In Sunset Park, NYCEDC is working with partners to transform the South Brooklyn Marine Terminal into one of the largest offshore wind port facilities in the United States, to be used for staging, assembly, and operations and maintenance activities supporting offshore wind projects such as Empire Wind and Beacon Wind.

==Controversies and criticism==

===Amazon HQ2===
In November 2018 news outlets reported that Amazon was in final negotiations with New York State and New York City to locate one of two new headquarters campuses, known as Amazon HQ2, in Queens West in Long Island City. NYCEDC participated in negotiations over the proposed development and related incentive package.

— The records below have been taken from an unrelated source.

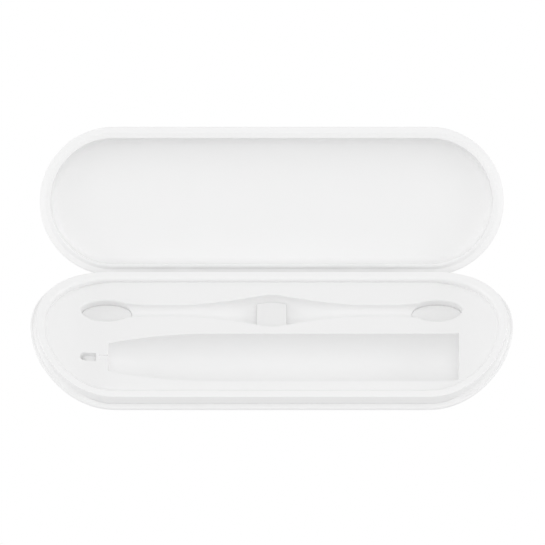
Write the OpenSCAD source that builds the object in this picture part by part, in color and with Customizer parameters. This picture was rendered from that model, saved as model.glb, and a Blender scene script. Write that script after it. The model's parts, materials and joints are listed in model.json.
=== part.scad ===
// Hinged, pill-shaped case for an electric toothbrush handle and two brush heads.
// Origin: middle of the base, on the ground. X runs along the case, Y towards the hinge, Z up.
// The lid is modelled shut, then swung open about the hinge axis: the rest pose is the open case.

/* [Outline] */
// Half the length of the straight sides, from the middle to the centre of a round end
half_straight = 81.1; // [80.8:0.1:82]
// Radius of the lid's round ends
lid_radius = 38.1; // [37.9:0.1:38.3]
// Radius of the raised collar that the lid closes on
collar_radius = 39.1; // [39:0.1:39.2]
// Radius of the lower shell's lip, the widest part of the case
lip_radius = 41.9; // [41.5:0.1:42.5]

/* [Heights] */
// Height of the collar's top above the ground, along the straight sides
collar_top = 22; // [21.8:0.1:22.4]
// How far the collar stands above the lower shell's ledge
collar_height = 6.2; // [6:0.1:6.4]
// Height of the shut case
case_height = 40; // [39.6:0.1:42]
// How far the tray surface lies below the collar's top
tray_drop = 1.5; // [1.4:0.1:1.6]

/* [Seam] */
// Half the length over which the seam is level
seam_flat = 76.5; // [74:0.5:78]
// Radius of the seam's upward sweep at the ends
seam_radius = 85; // [84:1:95]
// Half the length over which the tray surface is level
tray_flat = 88; // [87:0.5:90]
// Radius of the tray surface's upward sweep at the ends
tray_sweep = 42; // [42:1:48]

/* [Recesses] */
// Radius of the half-round trough for the handle
trough_radius = 14.6; // [14:0.1:14.7]
// Distance from the case's long axis to the trough's axis, towards the front
trough_offset = 13.3; // [13.2:0.1:13.5]
// Distance from the case's long axis to the brush-head recess, towards the back
brush_offset = 15.9; // [15.8:0.1:16]
// Depth of the oval brush-head pockets, down to their pads
pocket_depth = 3; // [2.5:0.1:3.5]

/* [Hinge] */
// How far the lid swings from open to shut
open_angle = 144.5; // [140:0.5:145]
// Distance from the middle to each of the two hinges
hinge_station = 45; // [42:0.5:46]
// Radius of the hinge pins
pin_radius = 1.25; // [1:0.05:1.4]

/* [Hidden] */
$fn = 96;

// Cutting solids reach this far, well past every part
reach = 70;

// Fits
overlap = 1;
running_gap = 0.05;
press_gap = 0.02;
seat_gap = 0.1;
part_gap = 0.2;
seam_gap = 0.3;

// Lower shell
foot_height = 0.8;
shell_wall = 2;
lip_thickness = 2.4;
ledge_z = collar_top - collar_height;
hull_radius = 26.7;
hull_flat = lip_radius - seam_gap - hull_radius;
hull_centre_z = foot_height + hull_radius;
shelf_inner = 36.7;

// Collar
collar_land = 3.2;
collar_inner = collar_radius - 4.8;
collar_step = 1.1;

// Tray
tray_z = collar_top - tray_drop;
tray_wall = 1.6;
tray_radius = collar_inner - seat_gap;

// Handle trough: straight to taper_start, then narrowing along an arc to its left end
trough_left = -83.3;
trough_right = 95.5;
taper_start = -30;
taper_arc = 240;
taper_steps = 6;

// Slot and groove for the drive shaft, left of the trough
slot_width = 4.9;
slot_depth = 2.2;
slot_toe_depth = 4.5;
slot_toe = 2;
slot_left = -97.7;
slot_right = -89.7;
groove_width = 3;
groove_depth = 0.8;
groove_left = -87.9;

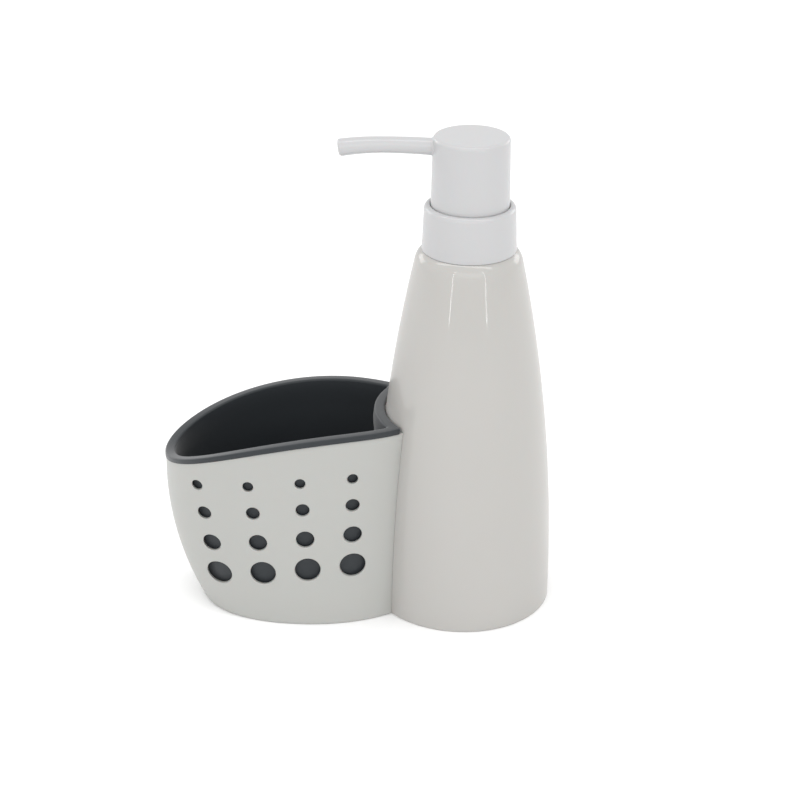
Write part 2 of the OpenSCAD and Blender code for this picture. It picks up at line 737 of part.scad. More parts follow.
// Stations along the spout as [distance from the pump axis, radius]
function root_stations() = concat(
    [[head_top_r - head_wall / 2, spout_root_d / 2 + spout_fillet]],
    [for (a = [0, 22.5, 45, 90])
        [head_top_r + spout_fillet * sin(a), spout_r(head_top_r) + spout_fillet * (1 - sin(a))]]);
function body_stations() = [for (i = [1:spout_rings])
    let(x = blend(head_top_r + spout_fillet, spout_reach - spout_round, i / spout_rings))
    [x, spout_r(x)]];
function tip_stations() = [for (a = [30, 60, 90])
    [spout_reach - spout_round * (1 - sin(a)), spout_tip_d / 2 - spout_round * (1 - cos(a))]];

// Skin over a list of stations: each is a ring square to the middle line
module spout_skin(stations) {
    n = spout_sides;
    last = len(stations) - 1;
    polyhedron(
        points = [for (s = stations) for (k = [0:n - 1])
            let(b = 360 * k / n, up = s[1] * sin(b), lean = spout_lean(s[0]))
            [-s[0] - up * sin(lean), s[1] * cos(b), spout_mid_z(s[0]) + up * cos(lean)]],
        faces = concat(
            [[for (k = [n - 1:-1:0]) k]],
            [for (i = [0:last - 1]) for (k = [0:n - 1])
                [i * n + k, i * n + (k + 1) % n, (i + 1) * n + (k + 1) % n]],
            [for (i = [0:last - 1]) for (k = [0:n - 1])
                [i * n + k, (i + 1) * n + (k + 1) % n, (i + 1) * n + k]],
            [[for (k = [0:n - 1]) last * n + k]]
        )
    );
}

module pump_head() {
    color("#e0e0e2") difference() {
        union() {
            rotate_extrude() polygon(concat(
                [[head_r - head_wall, head_z], [head_r, head_z]],
                arc(head_top_r - head_round, head_top_z - head_round, head_round, 0, 90),
                [[0, head_top_z], [0, roof_z], [head_top_r - head_wall, roof_z]]
            ));
            spout_skin(concat(root_stations(), body_stations(), tip_stations()));
        }
        spout_skin([for (i = [0:spout_rings])
            [blend(head_top_r - 2 * head_wall, spout_reach + spout_tip_d, i / spout_rings), channel_r]]);
    }
}

module head_insert() {
    tube_r = channel_r + insert_wall;
    top_z = min(spout_z + tube_r + slip_gap, roof_z - seat_gap);
    color("#e6e6e6") difference() {
        union() {
            translate([0, 0, insert_z]) cylinder(h = top_z - insert_z, r = socket_r);
            translate([tube_recess - insert_r, 0, spout_z]) rotate([0, 90, 0])
                cylinder(h = insert_r - tube_recess, r = tube_r, $fn = 48);
            for (i = [0:ribs - 1]) rotate([0, 0, 360 * (i + 0.5) / ribs])
                translate([0, -rib_t / 2, top_z - rib_h]) cube([insert_r, rib_t, rib_h]);
        }
        translate([0, 0, insert_z - cut])
            cylinder(h = stem_top_z - insert_z + cut + seat_gap, r = socket_bore_r);
        translate([0, 0, stem_top_z - cut])
            cylinder(h = spout_z - stem_top_z + cut, r = stem_bore_r);
        translate([-insert_r - cut, 0, spout_z]) rotate([0, 90, 0])
            cylinder(h = insert_r + cut, r = channel_r, $fn = 48);
    }
}

bottle();
bottle_base();
caddy_shell();
caddy_liner();
collar_sleeve();
screw_cap();
neck_gasket();
pump_housing();
housing_cap();
return_spring();
pump_stem();
stem_plug();
piston();
ball_cage();
inlet_ball();
dip_tube();
pump_head();
head_insert();
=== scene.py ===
"""Looks of a soap pump bottle with a caddy that hugs its side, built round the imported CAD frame.

Everything is in metres, in the frame's own axes: the pump axis is Z, the caddy runs out along -X
and the base rests on z = 0.
"""
import logging
import math
from dataclasses import dataclass, field
from enum import Enum
from itertools import product
from typing import Callable, Iterable, Sequence

import bmesh
import bpy
import numpy as np
from mathutils import Matrix, Vector


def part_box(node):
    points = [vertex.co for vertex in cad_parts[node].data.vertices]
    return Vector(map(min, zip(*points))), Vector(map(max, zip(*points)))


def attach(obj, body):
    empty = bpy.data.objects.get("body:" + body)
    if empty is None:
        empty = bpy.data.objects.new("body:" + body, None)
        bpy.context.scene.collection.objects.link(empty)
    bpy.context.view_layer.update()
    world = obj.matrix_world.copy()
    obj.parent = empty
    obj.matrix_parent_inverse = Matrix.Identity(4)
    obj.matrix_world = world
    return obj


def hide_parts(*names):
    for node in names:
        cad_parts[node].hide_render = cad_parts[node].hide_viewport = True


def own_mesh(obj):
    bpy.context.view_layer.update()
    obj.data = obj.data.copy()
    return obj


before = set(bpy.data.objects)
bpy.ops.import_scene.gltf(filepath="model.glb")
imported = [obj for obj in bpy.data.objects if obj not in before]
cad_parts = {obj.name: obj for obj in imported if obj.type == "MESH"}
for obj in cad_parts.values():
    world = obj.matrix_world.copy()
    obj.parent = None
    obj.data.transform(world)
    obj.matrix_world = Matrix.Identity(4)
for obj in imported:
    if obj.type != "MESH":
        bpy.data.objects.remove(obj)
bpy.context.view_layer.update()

MM = 0.001
Pair = tuple[float, float]
Triple = tuple[float, float, float]
RingPlace = tuple[float, float, float, float, float, float]
LOG = logging.getLogger("soap_pump_caddy")

# Where the loops of a filled window lie, from its edge at 0 to the hole in it at 1.
LACE_SHARES = (0.3, 0.6, 0.85, 0.97, 1.0)
# How many times a span is halved to find a place on a wall.
SEARCH_STEPS = 32
# Points nearer to one another than this are welded.
WELD_GAP = 0.001 * MM
# The point that most lamps face.
OBJECT_MIDDLE = (-0.04, 0, 0.1)


class Slot(Enum):
    """The record's material slots that the pieces take their finish from."""

    BOTTLE = "bottle_gloss"
    SHELL = "shell_satin"
    LINER = "liner_rubber"
    PUMP = "pump_white"
    ENGINE = "engine_plastic"
    SEAL = "seal_soft"
    SPRING = "spring_steel"
    BALL = "ball_glass"
    TUBE = "tube_clear"


class Body(Enum):
    """The moving bodies of the frame."""

    HOLDER = "holder"
    LINER = "liner"
    PUMP = "pump"
    CLOSURE = "closure"
    PLUNGER = "plunger"


@dataclass(frozen=True)
class Finish:
    """A moulded, wound or pressed surface with fine grain and a slight unevenness of colour.

    Colours are linear. Grain and mottle sizes are lengths over the surface.
    """

    slot: Slot
    colour: Triple
    shade: Triple
    roughness: float
    rough_spread: float = 0.04
    mottle_size: float = 30 * MM
    mottle_detail: float = 3.0
    grain_size: float = 0.5 * MM
    grain_detail: float = 4.0
    grain_depth: float = 0.01 * MM
    specular: float = 0.5
    coat: float = 0.0
    coat_roughness: float = 0.05
    coat_ior: float = 1.5
    sheen: float = 0.0
    metallic: float = 0.0
    transmission: float = 0.0
    subsurface: float = 0.0
    subsurface_depth: float = 2 * MM
    ior: float = 1.5

    def material(self) -> bpy.types.Material:
        """Makes the finish's node material, once for the whole scene.

        Returns:
            The material, named after its slot.
        """
        found = bpy.data.materials.get(self.slot.value)
        if found is not None and found.get("made_here"):
            return found
        made = bpy.data.materials.new(self.slot.value)
        made["made_here"] = True
        made.use_nodes = True
        nodes, links = made.node_tree.nodes, made.node_tree.links
        shader = nodes["Principled BSDF"]
        place = nodes.new("ShaderNodeTexCoord").outputs["Object"]
        mottle = self._noise(nodes, links, place, self.mottle_size, self.mottle_detail)
        grain = self._noise(nodes, links, place, self.grain_size, self.grain_detail)

        tint = nodes.new("ShaderNodeMix")
        tint.data_type = "RGBA"
        tint.inputs["A"].default_value = (*self.shade, 1)
        tint.inputs["B"].default_value = (*self.colour, 1)
        links.new(mottle, tint.inputs["Factor"])
        links.new(tint.outputs["Result"], shader.inputs["Base Color"])

        rough = nodes.new("ShaderNodeMapRange")
        rough.inputs["To Min"].default_value = self.roughness - self.rough_spread
        rough.inputs["To Max"].default_value = self.roughness + self.rough_spread
        links.new(grain, rough.inputs["Value"])
        links.new(rough.outputs["Result"], shader.inputs["Roughness"])

        bump = nodes.new("ShaderNodeBump")
        bump.inputs["Distance"].default_value = self.grain_depth
        links.new(grain, bump.inputs["Height"])
        links.new(bump.outputs["Normal"], shader.inputs["Normal"])

        uniform = {
            "Specular IOR Level": self.specular,
            "Coat Weight": self.coat,
            "Coat Roughness": self.coat_roughness,
            "Coat IOR": self.coat_ior,
            "Sheen Weight": self.sheen,
            "Metallic": self.metallic,
            "Transmission Weight": self.transmission,
            "Subsurface Weight": self.subsurface,
            "Subsurface Scale": self.subsurface_depth,
            "IOR": self.ior,
        }
        for socket, value in uniform.items():
            shader.inputs[socket].default_value = value
        return made

    @staticmethod
    def _noise(
        nodes: bpy.types.Nodes,
        links: bpy.types.NodeLinks,
        place: bpy.types.NodeSocket,
        size: float,
        detail: float,
    ) -> bpy.types.NodeSocket:
        """Adds a noise texture whose blotches are about the given size.

        Args:
            nodes: The material's nodes.
            links: The material's links.
            place: The socket that gives the surface point.
            size: Size of a blotch.
            detail: Octaves of finer noise.

        Returns:
            The noise's value socket.
        """
        noise = nodes.new("ShaderNodeTexNoise")
        noise.inputs["Scale"].default_value = 1 / size
        noise.inputs["Detail"].default_value = detail
        links.new(place, noise.inputs["Vector"])
        return noise.outputs["Fac"]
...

Amazon confirmed the selection of Long Island City and National Landing in Arlington County, Virginia on November 13, 2018, but on February 14, 2019 the company announced that it would not proceed with the New York campus, citing opposition from some local elected officials and community groups to the scale of subsidies and potential neighborhood impacts.

===NYC Ferry===
NYCEDC is the City entity responsible for contracting and overseeing operations of NYC Ferry, the East River and the harbor ferry network launched in 2017. A 2022 audit by New York City Comptroller Brad Lander found that NYCEDC had underreported approximately US$224 million in ferry-related expenditures between 2015 and 2021 and had understated the per-ride subsidy borne by taxpayers. News coverage and watchdog groups cited the findings as evidence of weak oversight and transparency in the program's early years.

In response, NYCEDC agreed to implement several recommendations, including enhanced financial reporting and a new competitive procurement for the ferry operator. The corporation subsequently published supplemental financial information on NYC Ferry operations.